A l’heure actuelle, deux tiers des entreprises sont dans la finance, mais nous voyons des applications émerger dans tous les secteurs.
La Suisse a beaucoup évolué depuis l’implantation de Bitcoin Suisse en 2013. Pour quelles raisons le pays est-il aujourd’hui à l’avant-garde de la branche?

L’île portuaire de Singapour et la Suisse jouaient des coudes pour incarner la Crypto Valley. Mais les entrepreneurs ne veulent pas mener leurs affaires dans un cadre légal incertain. Les millions prêts à être investis étaient en quête d’un cadre réglementaire. Alors le gouvernement suisse qui supporte ces activités a modifié son code afin d’intégrer la nouvelle réalité des devises virtuelles. Du point de vue fiscal, elles sont traitées comme des monnaies étrangères. La Suisse a aussi introduit la notion de jetons numériques dans son code civil pour légaliser toutes les entreprises sur secteur. La loi suisse permet ainsi aux sociétés de tokeniser des parts pour refléter des participations. C’est grâce à ce climat de certitude que les entreprises du monde entier sont venues s’implanter en Suisse. La Fédération suisse de la blockchain a émergé en 2017. Deux ans plus tard, la Finma délivre des licences à deux banques cryptos: SEBA et Sygnum. En outre, l’ancien Conseiller fédéral Johann Schneider-Ammann a reconnu lors d’une allocution que la loi Distributed Ledger Technology (DLT) entérinée en 2021 est admirée par la plupart des nations technologiques et compétitrices, tels que les Etats-Unis et la Chine.

Quel est le plus grand avantage de la blockchain?

Sa double sécurité est matérialisée par la combinaison d’outils qui existent depuis une décennie: la décentralisation de la conservation des données auprès d’une multitude d’ordinateurs et la cryptologie appliquée selon un mécanisme de consensus basé sur des algorithmes. A l’heure actuelle, deux tiers des entreprises sont dans la finance, mais nous voyons des applications émerger dans tous les secteurs.

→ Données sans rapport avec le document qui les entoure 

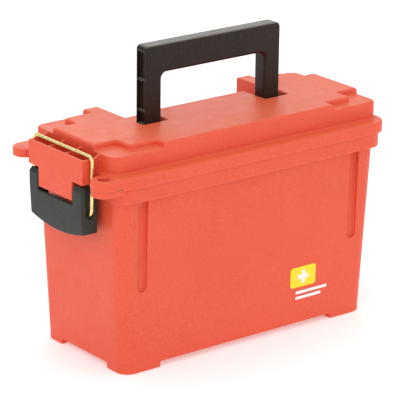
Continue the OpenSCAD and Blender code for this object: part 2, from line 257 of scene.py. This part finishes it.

Pourquoi pensez-vous que l’Ethereum est encore plus révolutionnaire que l’incontournable Bitcoin?

L’Ethereum est le chef de fil de la seconde génération de chaine de blocs. Son programme intégré exécute des services, ce que le Bitcoin ne permet pas. D’ailleurs, l’Ethereum et une pléthore de monnaies virtuelles partageant ces caractéristiques sont sollicitées par des grandes multinationales pour aligner leurs produits dans le système, à l’exemple de groupe veveysan Nestlé.

Que fait CV Venture Capital?

Nous sommes des capital-risqueurs intéressés par des entreprises en début de croissance. Nous avons notre propre programme d’incubation à Zoug. Nous sommes également présents à Cape Town car nous voyons un énorme potentiel sur le continent africain, ainsi qu’à Vaduz et à Dubaï.

Dans quoi investissez-vous plus exactement?

Alors que les capital-risqueurs classiques investissent directement dans les cryptos devises, nous nous impliquons dans les sociétés qui utilisent la technologie pour lancer des produits et des services innovants, telles que la société Asvin qui fournit Tesla. En cas d’accident, cette société va tester le software du véhicule sur la blockchain afin de prouver aux assurances qu’il était à jour lors du choc et que le fabriquant est hors de cause.